Thursday, August 13, 2020

What’s wrong with the Maple Leafs? Exploring eight theories

Stop me if you’ve heard this one before, but with their season on the line, the Toronto Maple Leafs came up small. Sunday’s Game 5 loss to the Blue Jackets marked the third straight year the Leafs have lost a winner-take-all game, and the fourth straight that they’ve lost in the first round they played. Four years into the Auston Matthews/Mitch Marner/William Nylander era, the Leafs have won as many postseason rounds as they did during the dark decade before. As in, none.

It wasn’t supposed to be this way. The Leafs were the favourite against Columbus, if only marginally. The talent on the roster seems undeniable. They’ve been a roughly 100-point team for four years now. When you look at what normally goes into a successful rebuild, the Leafs have checked most of the boxes. And yet here we are again, in the aftermath of another game that was supposed to be their chance to Change The Narrative, and it all played out the same way it always does.

So what’s wrong? And how can they fix it?

The roster has its holes, like any roster in a hard cap league will. There’s always room for improvement. But with the Shanahan-era Leafs, that’s not what we’ve come to mean when we ask what’s wrong. No, we mean: What’s wrong? What’s the fundamental flaw, the big problem, the overarching defect that’s keeping them from achieving the success that, on paper, they should have already had?

That’s what everyone’s trying to figure out these days. That includes the Leafs themselves, who spent yesterday’s season-ending Zoom sessions answering variations of the same question: What’s wrong with you guys?

Let’s look at eight theories you’ll hear come up about this team, and see which ones might be on to something.

Theory: The whole philosophy behind the roster is flawed

The theory: By now, the Brendan Shanahan/Kyle Dubas model is fairly well-established.

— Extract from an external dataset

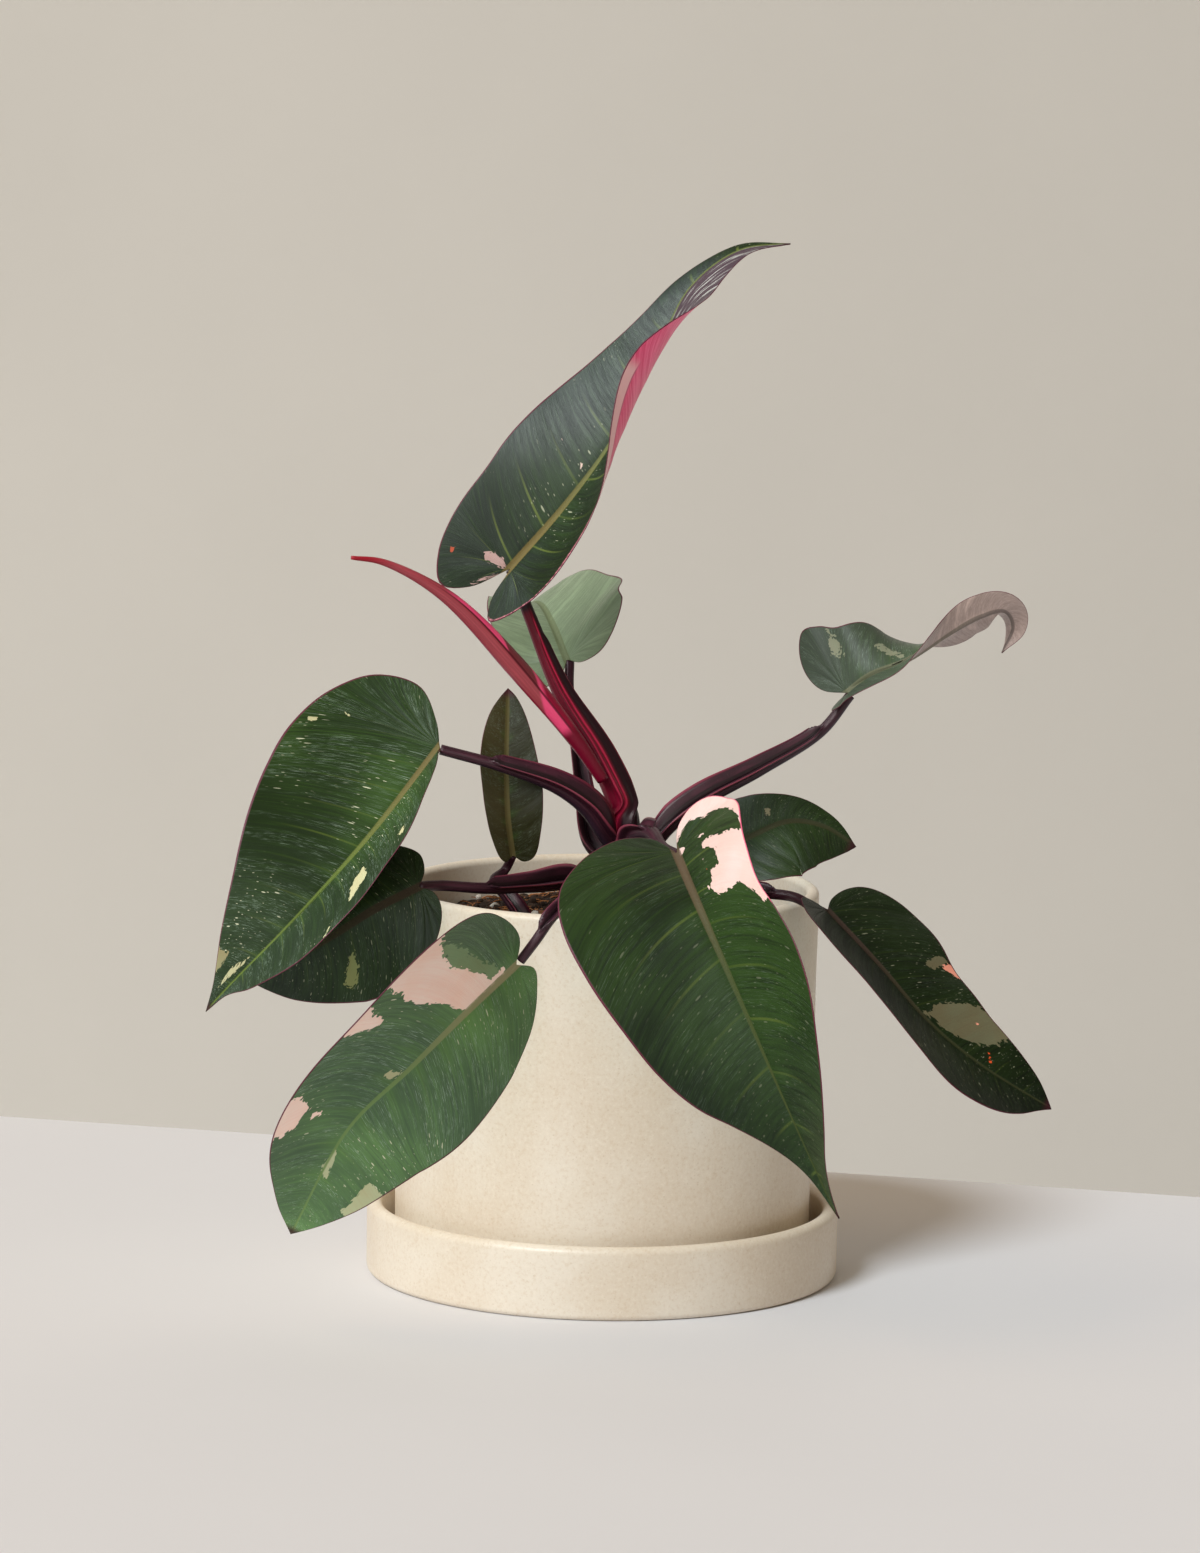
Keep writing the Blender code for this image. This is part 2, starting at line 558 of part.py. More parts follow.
def main():
    clear_scene()
    plant = new_collection("pink_princess_philodendron")
    cutters = new_collection("cutters")
    build_saucer(plant)
    build_pot(plant)
    build_soil(plant, cutters)
    build_plant(plant, cutters)


if __name__ == "__main__":
    main()
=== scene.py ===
import math
import random

import bmesh
import bpy
import numpy as np
from bpy.props import FloatProperty, FloatVectorProperty, IntProperty, PointerProperty
from mathutils import Matrix, Vector, noise


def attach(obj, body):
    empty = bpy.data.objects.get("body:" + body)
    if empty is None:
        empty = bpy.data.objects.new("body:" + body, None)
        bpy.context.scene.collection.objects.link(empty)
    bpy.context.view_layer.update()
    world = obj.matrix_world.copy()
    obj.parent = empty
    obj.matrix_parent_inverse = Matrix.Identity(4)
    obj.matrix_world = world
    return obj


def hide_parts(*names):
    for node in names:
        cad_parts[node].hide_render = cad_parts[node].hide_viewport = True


bl_info = {
    "name": "Pink princess philodendron",
    "version": (1, 0, 0),
    "blender": (4, 5, 0),
    "location": "3D View > Sidebar > Plant",
    "description": "Builds the finished philodendron, its pot and saucer, and the studio round it",
    "category": "Object",
}

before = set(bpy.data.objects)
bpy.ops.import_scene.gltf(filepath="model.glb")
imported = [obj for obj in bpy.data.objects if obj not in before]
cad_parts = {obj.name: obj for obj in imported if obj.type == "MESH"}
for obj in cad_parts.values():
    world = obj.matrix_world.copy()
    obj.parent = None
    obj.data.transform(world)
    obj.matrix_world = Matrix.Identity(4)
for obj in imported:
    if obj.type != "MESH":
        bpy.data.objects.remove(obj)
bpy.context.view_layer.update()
BODY = "root"
MM = 0.001
MM_PER_METRE = 1000.0
GAP = 0.3

# How finely lines, edges and blades are cut.
LINE_SAMPLES, MIDRIB_SAMPLES, EDGE_STEPS, BEND_SAMPLES = 1200, 240, 400, 8
BLADE_ROWS = 112
BLADE_STEPS = np.concatenate([np.linspace(0, 0.06, 3)[:-1], np.linspace(0.06, 0.9, 19)[:-1],
                              np.linspace(0.9, 1, 5)])

# The reach in mm at which a half has its whole curl, the forward lean of the side veins, the height
# of the ripples, the channel above a midrib and the rib below it, in mm, and what counts as far from
# a patch or as nothing.
CURL_REACH, VEIN_LEAN, RIPPLE = 40.0, 0.55, 1.2
CHANNEL_DEPTH, CHANNEL_WIDTH, RIB_DEPTH, RIB_WIDTH = 0.55, 1.5, 0.9, 1.25
FAR_OFF, TINY = 60.0, 1e-9

STEM_AXIS = [(2, 4, 114), (2, 4, 138), (5, 2.5, 148), (8.4, 1, 157), (9, 0.2, 162), (8.2, 0.1, 165.5)]

# Each leaf: its midrib from the joint to the tip, the directions its upper face looks in, the fold
# of each half out of that face and its further curl, and the edge of each half, in mm and degrees.
LEAVES = {
    "tall": {
        "midrib": [(-39, -3, 269), (-18, -6, 294), (-1, -5, 318), (14, -1, 348), (27, 7, 375),
                   (45, 13, 389), (65, 19, 392)],
        "face": [(-0.4, -0.8, 0.4), (-0.45, -0.7, 0.5), (-0.5, -0.5, 0.65), (-0.3, -0.5, 0.8),
                 (0, -0.5, 0.85)],
        "fold": ([25, 25, 20, 10, 10], [12, 18, 30, 28, 5, 5]),
        "curl": ([-10, -10, -5, 0, 0], [10, 30, 40, 45, 10, 0]),
        "edge": (
            [(-0.09, 7), (-0.13, 16), (-0.08, 25), (0.02, 31), (0.12, 33), (0.25, 35), (0.42, 31),
             (0.56, 21), (0.68, 11), (0.8, 5), (0.92, 2.5)],
            [(-0.08, 4), (-0.11, 10), (-0.07, 16), (0.03, 22), (0.15, 28), (0.28, 35), (0.42, 38),
             (0.58, 34), (0.7, 24), (0.8, 12), (0.91, 3.5)]),
    },
    "left": {
        "midrib": [(-64, -18, 203), (-89, -42, 172), (-114, -59, 145), (-139, -64, 119), (-148, -65, 109)],
        "face": [(-0.15, -0.72, 0.68), (-0.05, -0.85, 0.55), (-0.07, -0.95, 0.25)],
        "fold": ([45, 40], [12]),
        "curl": ([0], [8]),
        "edge": (
            [(0.02, 2), (0.05, 6), (0.1, 11), (0.18, 17), (0.3, 23), (0.48, 26), (0.64, 25),
             (0.77, 19), (0.87, 10), (0.93, 2.5)],
            [(-0.06, 7), (-0.125, 21), (-0.08, 37), (0.04, 47), (0.2, 50), (0.36, 47), (0.52, 40),
             (0.67, 29), (0.81, 17), (0.93, 5)]),
    },
    "low_left": {
        "midrib": [(-70, -51, 155), (-86, -55, 147), (-104, -54, 135), (-121, -49, 125), (-138, -42, 119)],
        "face": [(0.6, -0.5, 0.4), (0.3, -0.9, 0.0), (-0.2, -0.9, -0.3)],
        "fold": ([8], [-30]),
        "curl": ([0], [-12]),
        "edge": (
            [(-0.05, 5), (-0.04, 12), (0.06, 22), (0.2, 28), (0.38, 30), (0.56, 26), (0.74, 17), (0.88, 8)],
            [(-0.06, 5), (-0.08, 13), (0.0, 22), (0.16, 28), (0.36, 29), (0.56, 24), (0.75, 15), (0.9, 6)]),
    },
    "front_left": {
        "midrib": [(-33, -85, 132), (-50, -103, 118), (-71, -115, 98), (-92, -117, 77), (-114, -99, 33)],
        "face": [(0.75, -0.6, 0.2), (0.4, -0.9, -0.1), (-0.2, -0.9, -0.4)],
        "fold": ([8], [8]),
        "curl": ([-10], [25]),
        "edge": (
            [(-0.04, 6), (-0.01, 13), (0.06, 23), (0.17, 30), (0.32, 35), (0.52, 35), (0.68, 31),
             (0.82, 21), (0.92, 10)],
            [(-0.04, 8), (-0.01, 20), (0.09, 33), (0.19, 39), (0.3, 41), (0.42, 38), (0.55, 34),
             (0.66, 29), (0.76, 23), (0.86, 15), (0.94, 8)]),
    },
    "front": {
        "midrib": [(25, -61, 171), (33, -91, 156.5), (46, -108, 130), (66, -116, 87), (86, -108, 44)],
        "face": [(-0.5, -0.45, 0.7), (-0.5, -0.85, 0.1), (-0.7, -0.6, -0.4)],
        "fold": ([22, 14, 14], [34, 26, 16]),
        "curl": ([-15, 10, 20, 20], [0, 10, 15]),
        "edge": (
            [(-0.06, 5), (-0.075, 13), (-0.055, 22), (0.01, 29.5), (0.09, 33), (0.19, 30.5), (0.27, 30),
             (0.34, 34), (0.42, 37.5), (0.51, 37), (0.62, 31), (0.76, 18), (0.88, 6)],
            [(-0.06, 7), (-0.07, 17), (-0.03, 30), (0.04, 41), (0.11, 48), (0.2, 51), (0.3, 49),
             (0.42, 44), (0.54, 38), (0.64, 30), (0.71, 21), (0.79, 12), (0.88, 4.5)]),
    },
    "right": {
        "midrib": [(82, -42, 147), (101, -57, 129), (120, -66, 109), (139, -67, 94), (166, -62, 77)],
        "face": [(0.25, -0.45, 0.85), (0.45, -0.6, 0.65), (0.4, -0.85, 0.35)],
        "fold": ([12], [25]),
        "curl": ([-15], [5]),
        "edge": (
            [(-0.03, 5), (-0.04, 14), (-0.01, 22), (0.1, 29), (0.24, 31), (0.4, 28), (0.55, 24),
             (0.68, 19), (0.8, 14), (0.91, 8)],
            [(-0.04, 5), (-0.05, 13), (0.02, 21), (0.14, 26), (0.32, 28), (0.5, 30), (0.64, 31),
             (0.76, 25), (0.88, 13), (0.95, 5)]),
    },
    "back_right": {
        "midrib": [(46, 15, 161), (56, 14, 167), (69, 16, 172), (82, 18, 170), (95, 20, 162)],
        "face": [(-0.4, -0.8, 0.5), (0.1, -0.85, 0.5), (0.4, -0.75, 0.5)],
        "fold": ([12], [12]),
        "curl": ([0], [0]),
        "edge": (
            [(-0.08, 5), (-0.08, 11), (0.05, 16), (0.28, 15), (0.5, 10), (0.72, 6), (0.88, 3)],
            [(-0.08, 5), (-0.08, 12), (0.06, 19), (0.26, 24), (0.48, 25), (0.68, 21), (0.84, 14), (0.94, 6)]),
    },
    "high_right": {
        "midrib": [(90, 14, 222), (98, 10, 229), (112, 12, 235), (127, 18, 244), (140, 23, 251),
                   (150, 28, 253), (154, 34, 246), (150, 34, 236)],
        "face": [(-0.3, -0.6, 0.7), (-0.15, -0.5, 0.85), (0.0, 0.3, 1.0), (0.0, 0.8, 0.6),
                 (0.4, 0.8, 0.4), (0.9, 0.4, -0.2)],
        "fold": ([30, 15, 10], [30, 20, 10]),
        "curl": ([0], [0]),
        "edge": (
            [(-0.09, 7), (-0.12, 16), (-0.1, 25), (-0.04, 31), (0.03, 29), (0.1, 24), (0.2, 22),
             (0.34, 19), (0.5, 14), (0.66, 10), (0.82, 7), (0.94, 3)],
            [(-0.06, 4), (-0.06, 9), (0.02, 13), (0.16, 14), (0.34, 12), (0.5, 9), (0.66, 9),
             (0.82, 7), (0.94, 3)]),
    },
    "back": {
        "midrib": [(-17, 40, 230), (-22, 54, 240), (-28, 78, 247), (-34, 104, 243), (-39, 126, 229)],
        "face": [(-0.45, 0.6, 0.7), (-0.45, 0.35, 0.85), (-0.4, 0, 0.95), (-0.3, -0.3, 0.9)],
        "fold": ([30], [12]),
        "curl": ([0], [0]),
        "edge": (
            [(-0.08, 5), (-0.11, 12), (-0.04, 19), (0.1, 23), (0.3, 24), (0.5, 20), (0.7, 13), (0.87, 6)],
            [(-0.08, 6), (-0.12, 16), (-0.09, 27), (0.0, 35), (0.14, 34), (0.3, 28), (0.5, 22),
             (0.7, 15), (0.87, 7)]),
    },
    "small": {
        "midrib": [(-36, -11, 161), (-38, -11, 175), (-39, -7, 194), (-39, -2, 210), (-39, 4, 223)],
        "face": [(0.0, -0.9, 0.2), (0, -0.9, -0.2)],
        "fold": ([12], [12]),
        "curl": ([0], [0]),
        "edge": (
            [(-0.03, 3), (0.0, 5), (0.12, 7), (0.35, 9), (0.62, 10), (0.83, 7), (0.94, 3)],
            [(-0.04, 4), (-0.02, 8), (0.12, 12), (0.34, 14), (0.57, 12), (0.83, 7), (0.95, 3)]),
    },
}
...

Load up on skill, control the puck, trust your goaltending, and win the game by playing in the other team’s zone, where you do your best work. Toughness is fine, as is veteran grit, but that’s not the priority in today’s game. You pay top dollar for speed and skill, and fill in as much of the rest as you can afford around the edges.

It makes a lot of sense, right up until the postseason arrives, the game clogs up, and you’re getting outworked by a team with less skill but more jam, and your high-priced superstars can’t find room to operate.

Why it fits: It sure seems to pass the eye test. And losing to a hard-working team like the Blue Jackets will only reinforce it.

Except…: It’s not like skill teams aren’t having any success around the league. Last year’s Blues were a heavy team, but the Big Bad Bruins haven’t been all that big or bad in years, and they seem to do fine. The Penguins won back-to-back Cups without intimidating anyone. And if you can’t advance without size and muscle, how come smaller teams like Montreal, Calgary and Arizona could find a way to win last week?

Where that leaves us: A variation on this theme is the old: “They’re built for the regular season, not the playoffs” curse. And there’s truth to that. This Leafs team isn’t one that’s designed to go hard to the net and score dirty goals, and sometimes those end up being the difference in the playoffs. But while there may be something here, all those counterexamples suggest that this can’t be the entire problem. Let’s keep looking.

Theory: The philosophy works, but the current roster doesn’t

The theory: You can win with lots of skill, supplemented by some depth and grit. The approach wouldn’t have worked in the 80s or 90s, but in the modern NHL it absolutely can. But the Leafs have the wrong guys in the wrong roles. That’s why it’s not working.

Why it fits: There’s at least some recent evidence to support this idea too. Start with the blue line. No, you don’t need six Chris Prongers to win a playoff round. But you also don’t want Cody Ceci playing top-four minutes, and for some reason, the Leafs insisted on that pretty much all season long. We all knew they needed a right-handed defenceman last year, but the guy they went out and got, Tyson Barrie, was a disaster.

You can keep going. They’re paying Mitch Marner like he’s an elite, Hart-caliber difference-maker that he might not be. John Tavares is very good, but should he be one of the highest-paid players in the league? We’ve gone around in circles on William Nylander for years. And while Freddie Andersen has generally been good, what’s the deal with those back-breaking goals and constant collapses in deciding games?

Except…: Even if there’s some truth here, I’m not sure how helpful it is. When you’re building an NHL team, you don’t get to choose the exact guys you want for every role. You take what’s available. Tavares was the best free agent on the market. Marner was (probably) the best guy they could draft in that spot. No team, including the ones that win Cups, get their ideal guy in every spot. They do the best they can, then they figure out how to make it work.

Where that leaves us: There’s a lot of overlap between the first two theories, and they boil down to the same thing: The roster needs an overhaul, or at least some significant changes that go beyond tinkering. How do you do that when you’re capped out and most of your key pieces are on long-term deals?